Un collectif de psychiatres demande au gouvernement de tenir ses engagements et d’assurer la continuité des traitements psychotropes, dont les conséquences des tensions et ruptures d’approvisionnement affectent lourdement la vie des patients.
« Derrière ces ruptures de stock se jouent des vies entières, des trajectoires brisées, des familles épuisées. » Pourtant déclarée grande cause nationale 2025, la santé mentale demeure « le parent pauvre de la médecine française ». Au sein d’une tribune publiée dans les colonnes du « Monde », un collectif* de psychiatres s’insurge du « désengagement chronique » de la psychiatrie en France. Les auteurs alertent notamment sur les difficultés structurelles d’approvisionnement en médicaments psychotropes critiques pour les patients. « La liste des médicaments en situation de pénurie plus ou moins critique s’allonge, écrivent les médecins. Chaque rupture est susceptible de provoquer des décompensations aiguës, des souffrances psychiques insupportables et surcharge davantage des services psychiatriques déjà saturés. » Et de citer les molécules concernées : sertraline, venlafaxine, lithium et même rupture d’approvisionnement totale pour la quétiapine et l’olanzapine à libération prolongée, cette dernière spécialité étant utilisée pour les formes « les plus difficiles à stabiliser ». Les conséquences de ces ruptures sont lourdes : environ 20 % des patients bipolaires non-traités se suicideraient.

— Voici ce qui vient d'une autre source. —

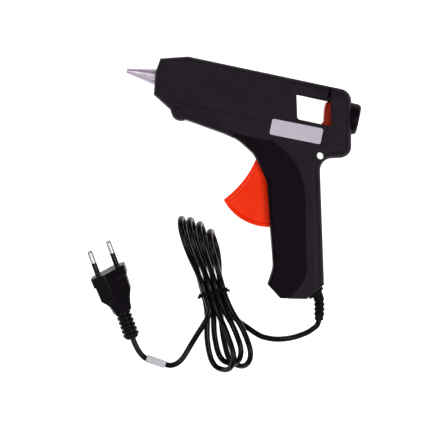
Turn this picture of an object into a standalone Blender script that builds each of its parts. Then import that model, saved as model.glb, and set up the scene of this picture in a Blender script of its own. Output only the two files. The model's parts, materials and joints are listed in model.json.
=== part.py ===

Les causes sont multiples, explique le collectif. Fragilité des chaînes d’approvisionnement, dépendance à des sites industriels étrangers uniques, stratégies commerciales des laboratoires pharmaceutiques privilégiant des marchés plus rentables, régulation des prix en France jugée insuffisamment attractive par les fabricants… Ainsi, l’abandon « pur et simple » de la production des molécules anciennes, dont l’efficacité est pourtant éprouvée, par des laboratoires pharmaceutiques, pour se concentrer sur de nouvelles thérapies bien plus rentables, parce que vendues plus cher est « une cause bien établie » des pénuries. Cette demande de révision de la politique de prix du médicament, fait écho à l’appel lancé cette semaine par les industriels du secteur, qui argumentent en faveur d’une revalorisation des prix du médicament.
Autre conséquence « paradoxale » du système tricolore de régulation des prix et de remboursement : le freinage de l’arrivée des traitements innovants, nécessaires et pourtant validés ailleurs en Europe. Faute d’accord sur le prix, c’est par exemple la caprazine, internationalement recommandée en traitement de la schizophrénie, qui demeure indisponible dans l’Hexagone. « Accepterions-nous ça dans le traitement d’un cancer ? » interrogent les auteurs.
Ce n’est pas tout. Les pénuries de médicaments ne sont pas les seuls obstacles que rencontre notre système de soins des maladies psychiques. Pénurie de médecins, désaffection croissante des jeunes internes pour la spécialité et fermeture massive de lits laissent les malades et leurs familles dans un désarroi croissant. Le collectif plaide pour la relocalisation des productions essentielles, la revalorisation économique des médicaments indispensables et pour que l’accès à des innovations thérapeutiques validées internationalement soit garanti. « La psychiatrie française mérite mieux qu’une gestion à flux tendu, et nos concitoyens souffrant de troubles psychiques méritent d’être soignés dignement, dans la continuité et la sécurité. Agir maintenant, c’est refuser de laisser la psychiatrie devenir le miroir honteux de notre désengagement moral et politique. Le temps presse. »
Philippe Fossati, professeur de psychiatrie à l’hôpital de la Pitié-Salpêtrière, à Paris ;
Raphaël Gaillard, professeur de psychiatrie à l’hôpital Sainte-Anne, à Paris ;
David Gourion, rédacteur de la tribune, est psychiatre libéral à Paris ;
Marc Masson, psychiatre libéral à Paris.